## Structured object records
──────────────────────────────
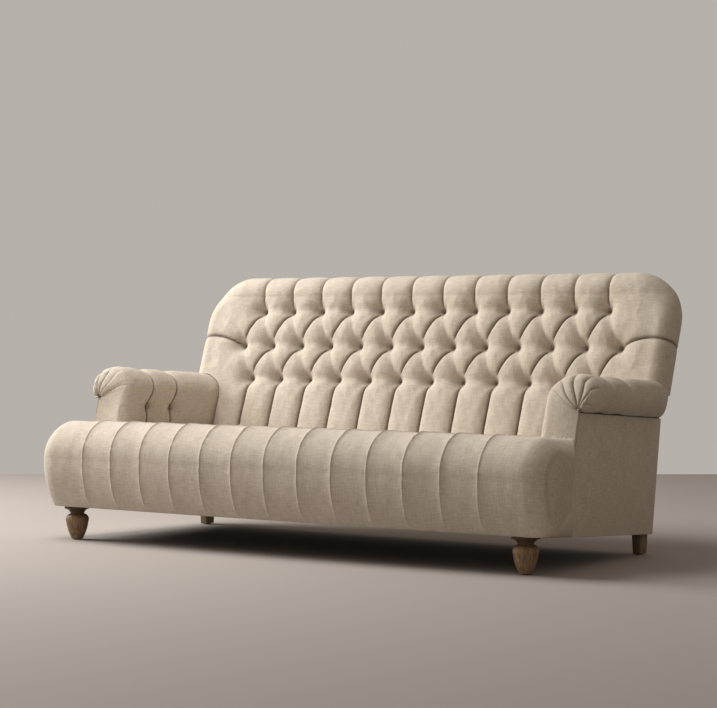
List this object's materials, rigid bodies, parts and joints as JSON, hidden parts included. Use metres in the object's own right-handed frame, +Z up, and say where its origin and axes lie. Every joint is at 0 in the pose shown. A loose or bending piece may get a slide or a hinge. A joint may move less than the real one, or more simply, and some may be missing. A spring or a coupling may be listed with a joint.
{
  "type": "sofa",
  "caption": "Long tight-upholstered sofa with a deep-buttoned raked back, a seat sewn in channels, low scroll arms, turned front legs and tapered rear legs.",
  "frame": {"origin": "on the floor under the middle of the bounding box", "axes": "+X along the sofa towards the sitter's left arm, -Y to the front, +Z up"},
  "size_m": [2.088, 1.072, 0.929],
  "materials": {
    "linen": "oatmeal slub linen weave",
    "frame_hardwood": "planed, unfinished",
    "leg_oak": "weathered brown oak, waxed",
    "rear_leg_stain": "olive brown stain, waxed",
    "jute_webbing": "woven jute",
    "stuffing": "matt fibre and foam",
    "bolt_steel": "plain zinc",
    "glide_plastic": "matt",
    "dust_cloth": "thin black cloth"
  },
  "bodies": {
    "root": {"seat_upholstery": "linen", "back_upholstery": "linen", "arm_upholstery_left": "linen", "arm_upholstery_right": "linen", "outside_arm_panel_left": "linen", "outside_arm_panel_right": "linen", "outside_back_panel": "linen", "back_buttons_lower_row": "linen", "back_buttons_middle_row": "linen", "back_buttons_upper_row": "linen", "arm_buttons_left": "linen", "arm_buttons_right": "linen", "front_rail": "frame_hardwood", "rear_rail": "frame_hardwood", "side_rail_left": "frame_hardwood", "side_rail_right": "frame_hardwood", "seat_stretchers": "frame_hardwood", "corner_blocks": "frame_hardwood", "arm_front_post_left": "frame_hardwood", "arm_front_post_right": "frame_hardwood", "arm_top_rail_left": "frame_hardwood", "arm_top_rail_right": "frame_hardwood", "arm_tack_rail_left": "frame_hardwood", "arm_tack_rail_right": "frame_hardwood", "back_post_left": "frame_hardwood", "back_post_right": "frame_hardwood", "back_top_rail": "frame_hardwood", "back_lower_rail": "frame_hardwood", "back_uprights": "frame_hardwood", "front_leg_left": "leg_oak", "front_leg_right": "leg_oak", "rear_leg_left": "rear_leg_stain", "rear_leg_right": "rear_leg_stain", "seat_webbing_lengthwise": "jute_webbing", "seat_webbing_crosswise": "jute_webbing", "back_webbing": "jute_webbing", "back_hessian": "jute_webbing", "seat_core": "stuffing", "back_core": "stuffing", "leg_bolts": "bolt_steel", "floor_glides": "glide_plastic", "dust_cover": "dust_cloth"}
  },
  "joints": []
}
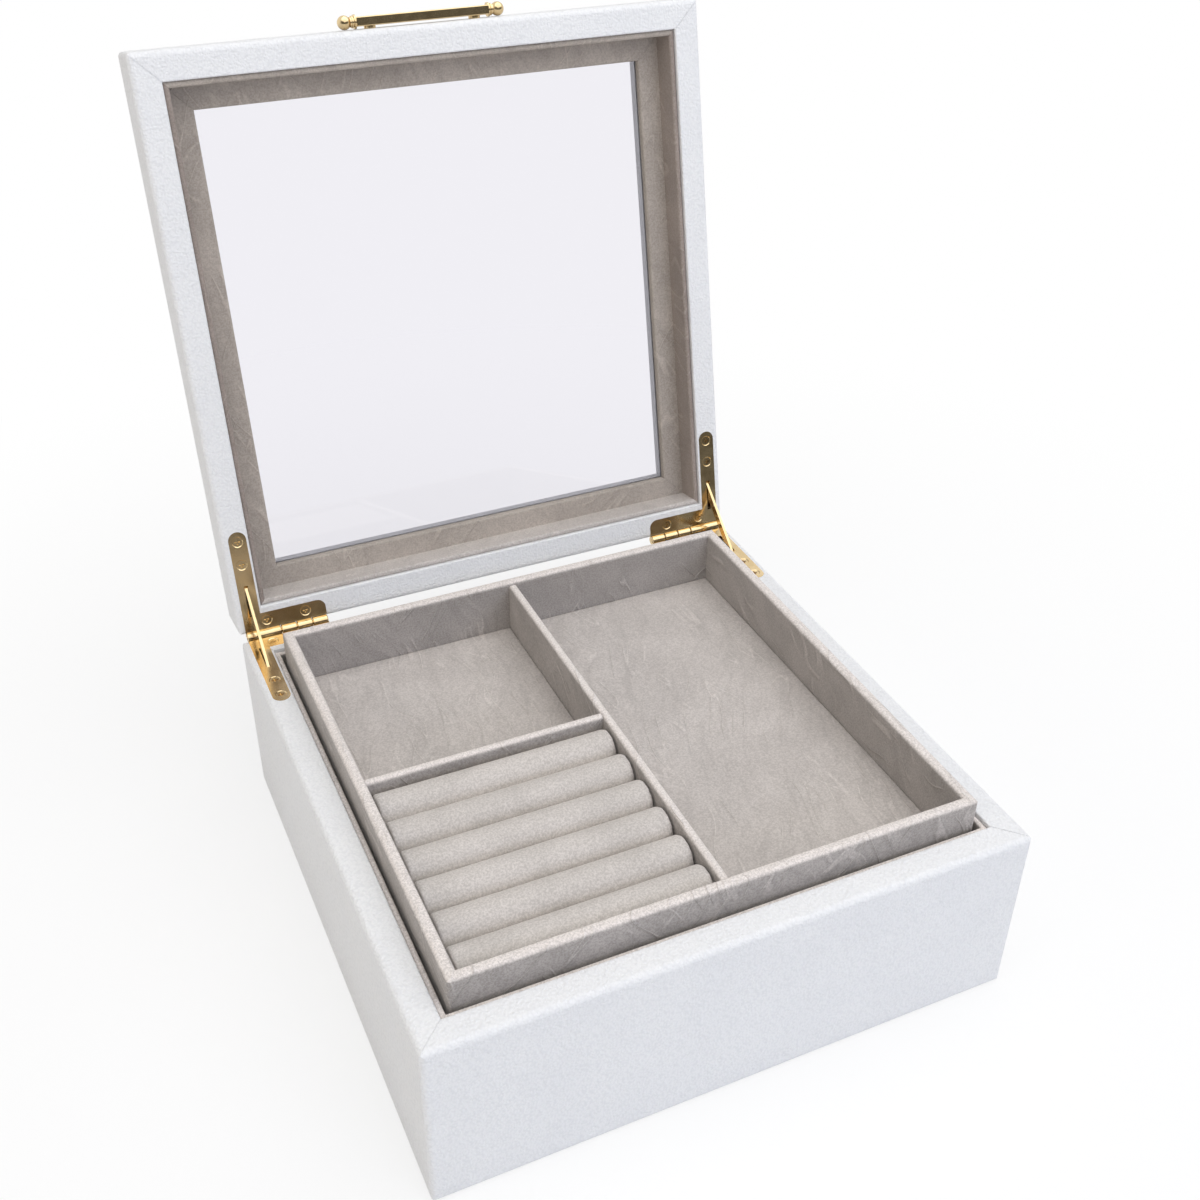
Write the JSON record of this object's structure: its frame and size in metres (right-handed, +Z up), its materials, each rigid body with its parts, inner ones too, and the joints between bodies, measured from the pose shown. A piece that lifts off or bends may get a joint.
──────────────────────────────
Write out every record, exactly as written.

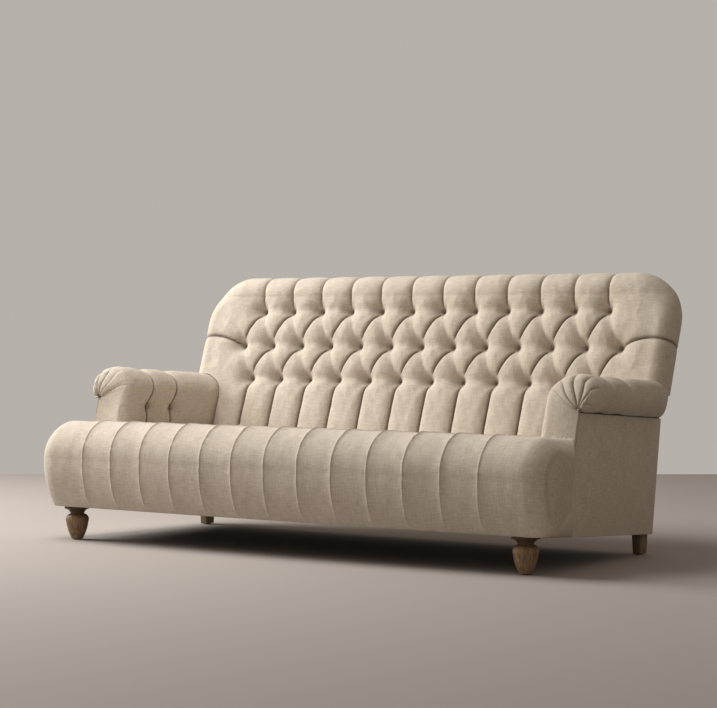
List this object's materials, rigid bodies, parts and joints as JSON, hidden parts included. Use metres in the object's own right-handed frame, +Z up, and say where its origin and axes lie. Every joint is at 0 in the pose shown. A loose or bending piece may get a slide or a hinge. A joint may move less than the real one, or more simply, and some may be missing. A spring or a coupling may be listed with a joint.
{
  "type": "sofa",
  "caption": "Long tight-upholstered sofa with a deep-buttoned raked back, a seat sewn in channels, low scroll arms, turned front legs and tapered rear legs.",
  "frame": {"origin": "on the floor under the middle of the bounding box", "axes": "+X along the sofa towards the sitter's left arm, -Y to the front, +Z up"},
  "size_m": [2.088, 1.072, 0.929],
  "materials": {
    "linen": "oatmeal slub linen weave",
    "frame_hardwood": "planed, unfinished",
    "leg_oak": "weathered brown oak, waxed",
    "rear_leg_stain": "olive brown stain, waxed",
    "jute_webbing": "woven jute",
    "stuffing": "matt fibre and foam",
    "bolt_steel": "plain zinc",
    "glide_plastic": "matt",
    "dust_cloth": "thin black cloth"
  },
  "bodies": {
    "root": {"seat_upholstery": "linen", "back_upholstery": "linen", "arm_upholstery_left": "linen", "arm_upholstery_right": "linen", "outside_arm_panel_left": "linen", "outside_arm_panel_right": "linen", "outside_back_panel": "linen", "back_buttons_lower_row": "linen", "back_buttons_middle_row": "linen", "back_buttons_upper_row": "linen", "arm_buttons_left": "linen", "arm_buttons_right": "linen", "front_rail": "frame_hardwood", "rear_rail": "frame_hardwood", "side_rail_left": "frame_hardwood", "side_rail_right": "frame_hardwood", "seat_stretchers": "frame_hardwood", "corner_blocks": "frame_hardwood", "arm_front_post_left": "frame_hardwood", "arm_front_post_right": "frame_hardwood", "arm_top_rail_left": "frame_hardwood", "arm_top_rail_right": "frame_hardwood", "arm_tack_rail_left": "frame_hardwood", "arm_tack_rail_right": "frame_hardwood", "back_post_left": "frame_hardwood", "back_post_right": "frame_hardwood", "back_top_rail": "frame_hardwood", "back_lower_rail": "frame_hardwood", "back_uprights": "frame_hardwood", "front_leg_left": "leg_oak", "front_leg_right": "leg_oak", "rear_leg_left": "rear_leg_stain", "rear_leg_right": "rear_leg_stain", "seat_webbing_lengthwise": "jute_webbing", "seat_webbing_crosswise": "jute_webbing", "back_webbing": "jute_webbing", "back_hessian": "jute_webbing", "seat_core": "stuffing", "back_core": "stuffing", "leg_bolts": "bolt_steel", "floor_glides": "glide_plastic", "dust_cover": "dust_cloth"}
  },
  "joints": []
}
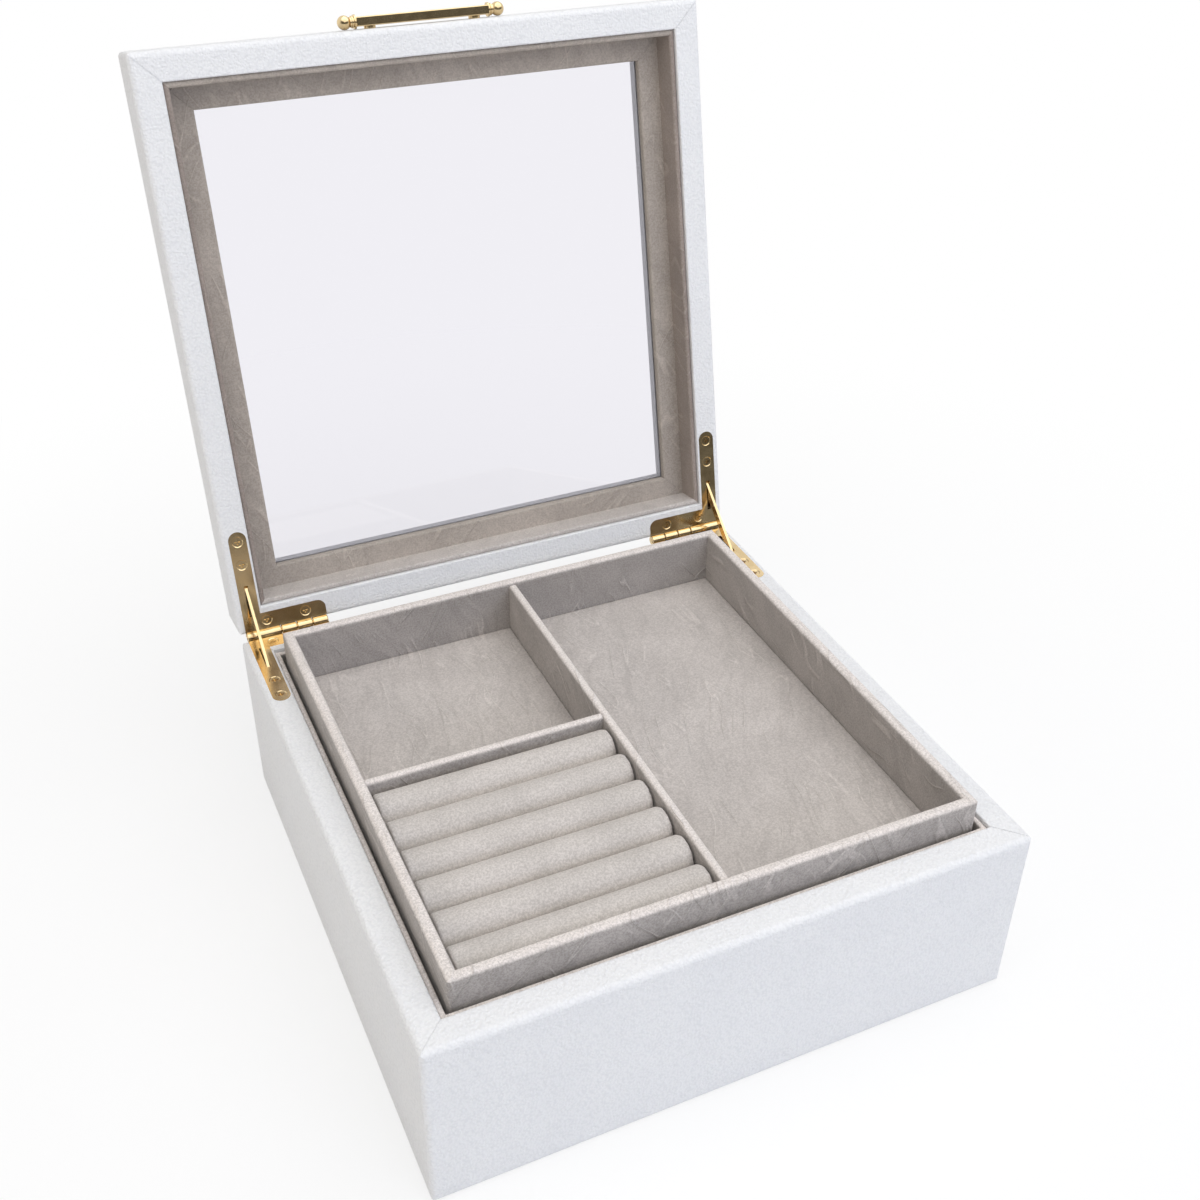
Write the JSON record of this object's structure: its frame and size in metres (right-handed, +Z up), its materials, each rigid body with its parts, inner ones too, and the joints between bodies, measured from the pose shown. A piece that lifts off or bends may get a joint.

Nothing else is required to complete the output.